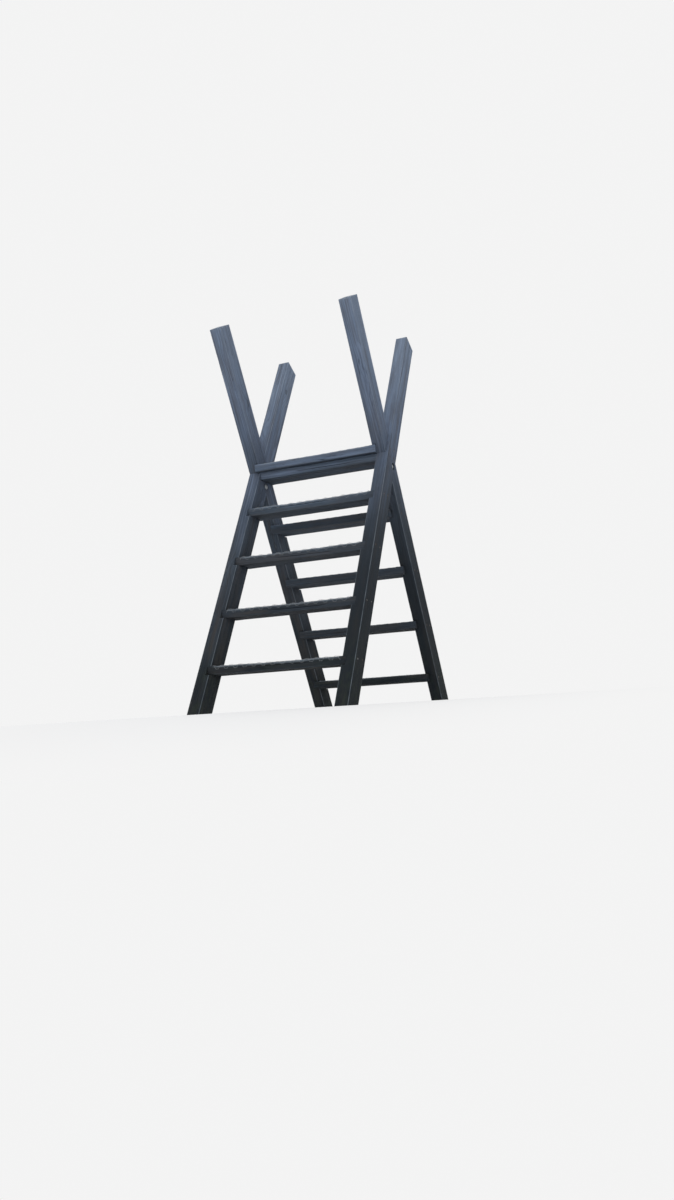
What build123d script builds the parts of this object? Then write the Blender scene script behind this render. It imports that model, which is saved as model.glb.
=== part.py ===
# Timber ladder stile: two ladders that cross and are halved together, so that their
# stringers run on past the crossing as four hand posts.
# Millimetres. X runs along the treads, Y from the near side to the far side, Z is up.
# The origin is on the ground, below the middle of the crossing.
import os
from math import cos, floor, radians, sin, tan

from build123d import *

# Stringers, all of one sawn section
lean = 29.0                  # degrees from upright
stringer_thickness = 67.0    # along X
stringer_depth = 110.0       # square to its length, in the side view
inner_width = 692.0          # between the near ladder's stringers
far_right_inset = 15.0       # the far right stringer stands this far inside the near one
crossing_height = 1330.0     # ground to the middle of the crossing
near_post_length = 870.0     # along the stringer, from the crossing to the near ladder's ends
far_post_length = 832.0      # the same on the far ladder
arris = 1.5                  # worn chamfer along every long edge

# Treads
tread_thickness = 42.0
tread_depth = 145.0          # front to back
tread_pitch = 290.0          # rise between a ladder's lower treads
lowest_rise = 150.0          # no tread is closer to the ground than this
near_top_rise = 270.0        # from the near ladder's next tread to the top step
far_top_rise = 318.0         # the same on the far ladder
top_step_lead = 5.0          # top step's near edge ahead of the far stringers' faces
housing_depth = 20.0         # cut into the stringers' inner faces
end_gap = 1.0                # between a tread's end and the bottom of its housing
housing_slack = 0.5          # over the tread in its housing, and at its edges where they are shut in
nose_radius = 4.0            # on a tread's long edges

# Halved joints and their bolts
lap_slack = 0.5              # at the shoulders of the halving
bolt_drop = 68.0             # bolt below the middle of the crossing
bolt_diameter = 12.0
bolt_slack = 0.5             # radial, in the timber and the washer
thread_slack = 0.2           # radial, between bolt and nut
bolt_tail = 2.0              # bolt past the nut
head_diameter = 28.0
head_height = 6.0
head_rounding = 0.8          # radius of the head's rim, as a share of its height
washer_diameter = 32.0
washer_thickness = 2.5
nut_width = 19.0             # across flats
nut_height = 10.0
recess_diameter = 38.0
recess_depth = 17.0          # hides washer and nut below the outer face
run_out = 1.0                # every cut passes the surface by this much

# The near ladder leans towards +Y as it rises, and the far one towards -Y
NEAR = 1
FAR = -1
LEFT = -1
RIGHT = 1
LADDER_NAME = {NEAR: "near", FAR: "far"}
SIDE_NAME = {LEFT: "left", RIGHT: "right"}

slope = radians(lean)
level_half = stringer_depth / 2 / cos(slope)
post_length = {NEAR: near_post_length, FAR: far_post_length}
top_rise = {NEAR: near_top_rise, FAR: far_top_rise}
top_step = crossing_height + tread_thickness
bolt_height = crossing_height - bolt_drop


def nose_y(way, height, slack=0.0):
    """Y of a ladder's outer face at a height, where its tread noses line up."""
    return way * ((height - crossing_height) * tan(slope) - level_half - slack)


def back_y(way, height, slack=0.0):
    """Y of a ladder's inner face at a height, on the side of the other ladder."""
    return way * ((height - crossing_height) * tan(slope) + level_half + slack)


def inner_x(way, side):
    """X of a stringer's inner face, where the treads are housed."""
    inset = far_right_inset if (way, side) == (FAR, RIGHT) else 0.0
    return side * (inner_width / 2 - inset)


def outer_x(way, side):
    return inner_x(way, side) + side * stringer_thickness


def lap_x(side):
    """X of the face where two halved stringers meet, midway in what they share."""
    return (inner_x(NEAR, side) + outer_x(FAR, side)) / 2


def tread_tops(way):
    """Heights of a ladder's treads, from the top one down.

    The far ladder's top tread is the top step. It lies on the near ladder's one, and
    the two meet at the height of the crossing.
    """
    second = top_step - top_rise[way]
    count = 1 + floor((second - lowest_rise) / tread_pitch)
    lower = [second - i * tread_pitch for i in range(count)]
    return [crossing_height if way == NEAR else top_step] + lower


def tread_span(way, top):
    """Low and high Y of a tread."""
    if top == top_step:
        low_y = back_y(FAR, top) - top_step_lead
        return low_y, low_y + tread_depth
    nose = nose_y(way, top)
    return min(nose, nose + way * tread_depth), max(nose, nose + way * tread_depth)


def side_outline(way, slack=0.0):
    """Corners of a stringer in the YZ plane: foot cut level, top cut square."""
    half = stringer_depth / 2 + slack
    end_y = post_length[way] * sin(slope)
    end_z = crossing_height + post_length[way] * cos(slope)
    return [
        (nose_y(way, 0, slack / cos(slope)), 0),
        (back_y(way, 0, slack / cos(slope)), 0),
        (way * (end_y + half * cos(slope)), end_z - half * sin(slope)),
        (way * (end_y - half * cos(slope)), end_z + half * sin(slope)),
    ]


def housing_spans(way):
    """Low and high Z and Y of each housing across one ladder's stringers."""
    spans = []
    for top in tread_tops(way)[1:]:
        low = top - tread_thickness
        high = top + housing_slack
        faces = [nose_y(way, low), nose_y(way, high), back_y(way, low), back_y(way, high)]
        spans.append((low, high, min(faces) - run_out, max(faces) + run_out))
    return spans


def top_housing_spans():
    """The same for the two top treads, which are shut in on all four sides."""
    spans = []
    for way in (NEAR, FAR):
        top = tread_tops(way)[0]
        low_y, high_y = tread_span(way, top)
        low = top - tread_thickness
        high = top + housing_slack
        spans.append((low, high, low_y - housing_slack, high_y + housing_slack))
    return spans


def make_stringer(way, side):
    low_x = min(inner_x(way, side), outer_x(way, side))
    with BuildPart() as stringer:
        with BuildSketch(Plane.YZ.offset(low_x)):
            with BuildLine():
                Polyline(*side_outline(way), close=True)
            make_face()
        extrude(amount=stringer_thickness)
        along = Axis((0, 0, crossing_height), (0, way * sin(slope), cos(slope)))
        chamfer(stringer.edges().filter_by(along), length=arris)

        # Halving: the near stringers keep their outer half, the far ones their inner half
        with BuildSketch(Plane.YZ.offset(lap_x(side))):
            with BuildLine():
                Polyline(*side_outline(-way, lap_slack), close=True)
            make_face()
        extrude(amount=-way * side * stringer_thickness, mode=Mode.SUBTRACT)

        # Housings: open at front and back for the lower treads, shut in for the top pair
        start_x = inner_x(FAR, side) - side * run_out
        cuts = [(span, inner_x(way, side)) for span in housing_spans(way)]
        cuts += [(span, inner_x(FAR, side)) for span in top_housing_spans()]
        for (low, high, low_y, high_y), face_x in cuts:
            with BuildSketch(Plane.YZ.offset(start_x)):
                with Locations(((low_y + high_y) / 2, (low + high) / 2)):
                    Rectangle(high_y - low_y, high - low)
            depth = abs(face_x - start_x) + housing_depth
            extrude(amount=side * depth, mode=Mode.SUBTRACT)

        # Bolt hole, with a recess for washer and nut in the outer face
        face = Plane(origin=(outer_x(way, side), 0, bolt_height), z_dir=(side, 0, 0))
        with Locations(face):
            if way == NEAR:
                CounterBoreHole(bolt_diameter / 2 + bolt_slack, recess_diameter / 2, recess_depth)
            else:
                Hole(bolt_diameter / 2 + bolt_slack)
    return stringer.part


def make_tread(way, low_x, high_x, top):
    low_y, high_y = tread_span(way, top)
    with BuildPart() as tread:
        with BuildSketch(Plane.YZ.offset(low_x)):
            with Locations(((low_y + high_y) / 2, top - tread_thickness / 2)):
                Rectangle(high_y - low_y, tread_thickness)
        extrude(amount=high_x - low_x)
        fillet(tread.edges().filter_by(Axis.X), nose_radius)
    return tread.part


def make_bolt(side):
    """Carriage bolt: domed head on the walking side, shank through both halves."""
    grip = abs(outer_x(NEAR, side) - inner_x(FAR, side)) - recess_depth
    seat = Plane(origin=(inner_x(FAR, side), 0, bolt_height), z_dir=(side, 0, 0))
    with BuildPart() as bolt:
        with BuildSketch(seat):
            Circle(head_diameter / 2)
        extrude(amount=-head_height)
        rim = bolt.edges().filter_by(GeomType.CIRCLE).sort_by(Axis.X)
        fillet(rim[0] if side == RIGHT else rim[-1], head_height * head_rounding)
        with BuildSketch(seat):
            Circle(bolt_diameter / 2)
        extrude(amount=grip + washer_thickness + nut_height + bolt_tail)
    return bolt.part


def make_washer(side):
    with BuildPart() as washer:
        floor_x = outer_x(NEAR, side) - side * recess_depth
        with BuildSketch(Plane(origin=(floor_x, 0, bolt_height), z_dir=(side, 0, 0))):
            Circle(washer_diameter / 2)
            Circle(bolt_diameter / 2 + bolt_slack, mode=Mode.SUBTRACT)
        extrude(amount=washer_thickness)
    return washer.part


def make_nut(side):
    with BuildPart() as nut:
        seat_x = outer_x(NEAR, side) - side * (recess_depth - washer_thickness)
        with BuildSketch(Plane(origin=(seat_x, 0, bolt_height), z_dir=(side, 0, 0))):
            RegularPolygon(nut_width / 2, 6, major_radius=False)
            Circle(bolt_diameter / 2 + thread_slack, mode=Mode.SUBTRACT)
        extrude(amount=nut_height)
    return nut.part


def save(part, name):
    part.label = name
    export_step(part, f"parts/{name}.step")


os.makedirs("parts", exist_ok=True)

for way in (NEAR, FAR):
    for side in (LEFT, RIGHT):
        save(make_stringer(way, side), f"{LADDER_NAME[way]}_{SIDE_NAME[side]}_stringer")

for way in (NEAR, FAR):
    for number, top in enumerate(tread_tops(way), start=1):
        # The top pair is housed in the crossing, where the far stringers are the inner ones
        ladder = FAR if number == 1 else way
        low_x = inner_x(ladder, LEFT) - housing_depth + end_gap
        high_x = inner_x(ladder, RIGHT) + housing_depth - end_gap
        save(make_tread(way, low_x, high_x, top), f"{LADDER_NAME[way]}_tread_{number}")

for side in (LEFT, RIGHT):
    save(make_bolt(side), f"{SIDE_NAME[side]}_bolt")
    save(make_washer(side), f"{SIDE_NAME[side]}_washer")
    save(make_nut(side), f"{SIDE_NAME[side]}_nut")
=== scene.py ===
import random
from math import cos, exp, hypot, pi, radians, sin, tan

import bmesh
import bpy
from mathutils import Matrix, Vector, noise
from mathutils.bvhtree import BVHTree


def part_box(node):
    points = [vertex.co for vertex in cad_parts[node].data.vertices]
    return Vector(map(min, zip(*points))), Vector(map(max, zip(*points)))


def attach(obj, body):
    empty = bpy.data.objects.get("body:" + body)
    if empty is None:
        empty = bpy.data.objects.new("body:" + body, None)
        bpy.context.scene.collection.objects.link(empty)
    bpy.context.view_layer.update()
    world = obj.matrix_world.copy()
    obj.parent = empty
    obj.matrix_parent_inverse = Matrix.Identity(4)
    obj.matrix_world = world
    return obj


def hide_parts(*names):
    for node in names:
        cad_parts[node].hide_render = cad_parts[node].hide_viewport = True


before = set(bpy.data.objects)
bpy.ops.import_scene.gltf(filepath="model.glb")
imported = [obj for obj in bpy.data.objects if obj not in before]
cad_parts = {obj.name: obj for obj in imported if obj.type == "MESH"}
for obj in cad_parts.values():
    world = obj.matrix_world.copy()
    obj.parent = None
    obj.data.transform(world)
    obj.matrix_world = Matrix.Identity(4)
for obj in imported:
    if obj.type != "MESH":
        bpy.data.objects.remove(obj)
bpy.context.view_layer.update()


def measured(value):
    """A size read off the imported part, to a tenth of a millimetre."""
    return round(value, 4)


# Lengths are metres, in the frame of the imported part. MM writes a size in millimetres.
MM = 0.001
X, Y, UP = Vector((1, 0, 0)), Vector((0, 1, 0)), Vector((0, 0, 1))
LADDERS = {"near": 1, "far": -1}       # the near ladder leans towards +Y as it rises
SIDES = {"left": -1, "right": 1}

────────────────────

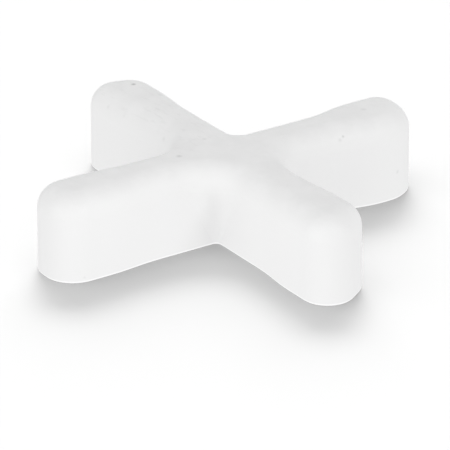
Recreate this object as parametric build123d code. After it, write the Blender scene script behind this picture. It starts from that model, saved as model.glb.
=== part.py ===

────────────────────

TASK PROMPT »
Exactly reproduce the stretch from the line with "What build123d script" through the line with "from build123d import *", including both ends and nothing else.

EXPECTED ANSWER »
What build123d script builds the parts of this object? Then write the Blender scene script behind this render. It imports that model, which is saved as model.glb.
=== part.py ===
# Timber ladder stile: two ladders that cross and are halved together, so that their
# stringers run on past the crossing as four hand posts.
# Millimetres. X runs along the treads, Y from the near side to the far side, Z is up.
# The origin is on the ground, below the middle of the crossing.
import os
from math import cos, floor, radians, sin, tan

from build123d import *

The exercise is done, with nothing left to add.